In a recent ex parte case, the company INRIX appealed the rejection of one of a connected car inventions. The invention relates to techniques for assessing traffic-related data, such as by filtering mobile data source samples that are inappropriate for roads of interest. The system purports to improve navigation through improved use of traffic data.
A key limitation of one of the appealed claims (claim 11) was that the processor used to determine whether a road segment was of interest was the same processor that also provided an indication to exclude those data samples from later use, thereby enabling other data samples to be available to facilitate travel. The Examiner relied on a single reference to anticipate claim 11. The Examiner initially asserted the features were shown by the reference, but when later pressed in the appeal brief, turned to reliance on inherency.
Unfortunately, it is common for examiners to maintain final rejections in which certain features are simply not shown. Further, in my experience, it is also not uncommon for examiners to fall back on inherency when pressed in an appeal brief. Fortunately for applicants, the law of inherency is rather strict, as it should be. The Office must show that the missing elements are necessarily present. Generally the most effective attack on inherency at the PTAB is for the appellant to point out an alternative technical option showing that the missing elements are not the only possible way to interpret the reference - and that is what happened here.

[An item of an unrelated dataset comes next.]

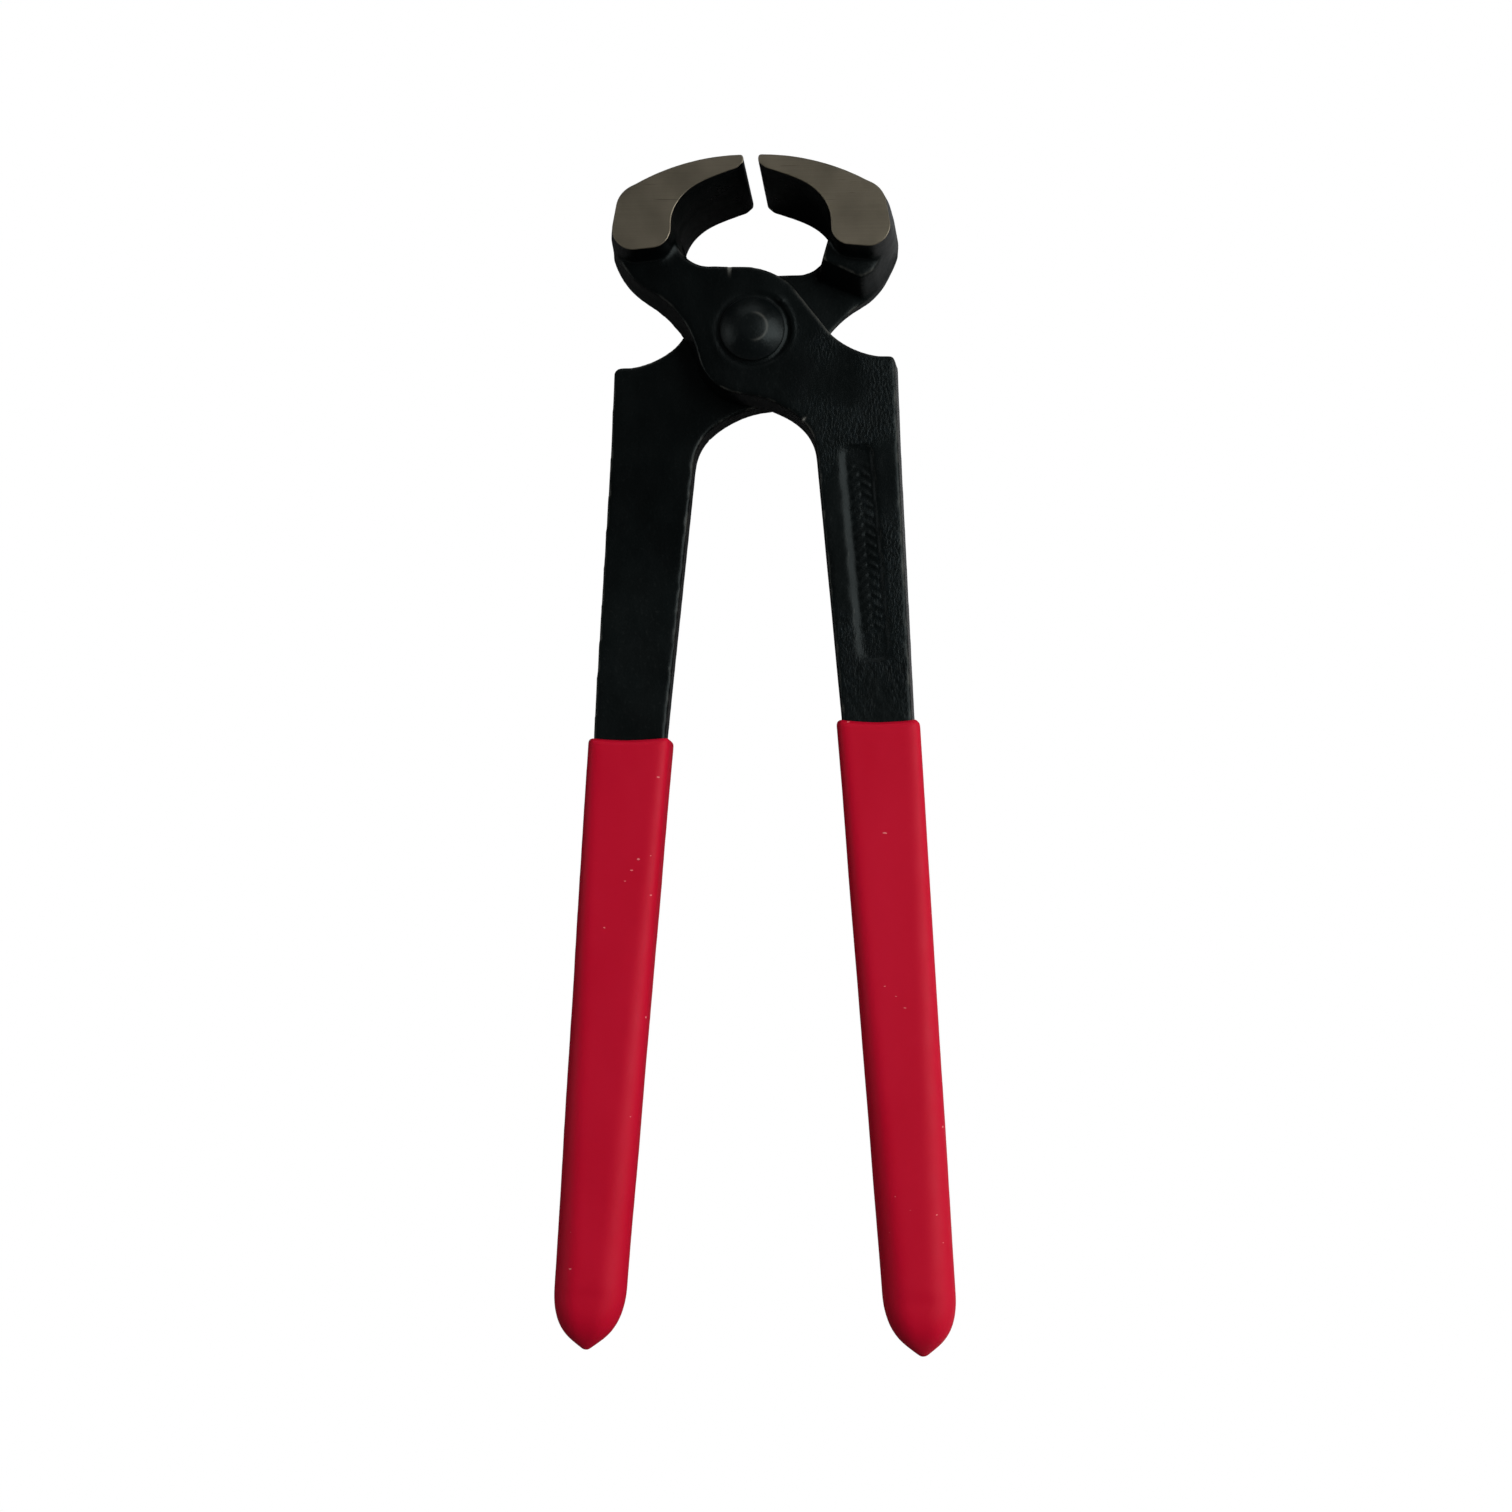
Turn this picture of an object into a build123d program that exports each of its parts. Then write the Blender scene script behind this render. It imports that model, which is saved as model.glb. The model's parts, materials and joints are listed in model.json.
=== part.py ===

Specifically, the PTAB found that the Examiner had failed to establish inherency since it may be, for example, that another system that is separate from the claimed processor provides the processor with the indication to exclude the multiple data samples associated with the first road segment for later use. This was precisely the argument set forth in the Appellant's Reply brief and illustrates the importance of filing a Reply brief when the examiner switches the underlying reasoning of the rejection.
It is important to note that while the Office bears the burden of proving inherency, it is still important for the appellant to point out alternative options, even if technically unlikely, that destroy inherency. Interestingly, the PTAB does not generally require the appellant to provide evidence of these alternatives; however, it is obviously preferred to have such evidence if possible. Of course, when the issue is first raised in an Answer, there is no opportunity to present such new evidence, which probably explains why the PTAB does not press the issue.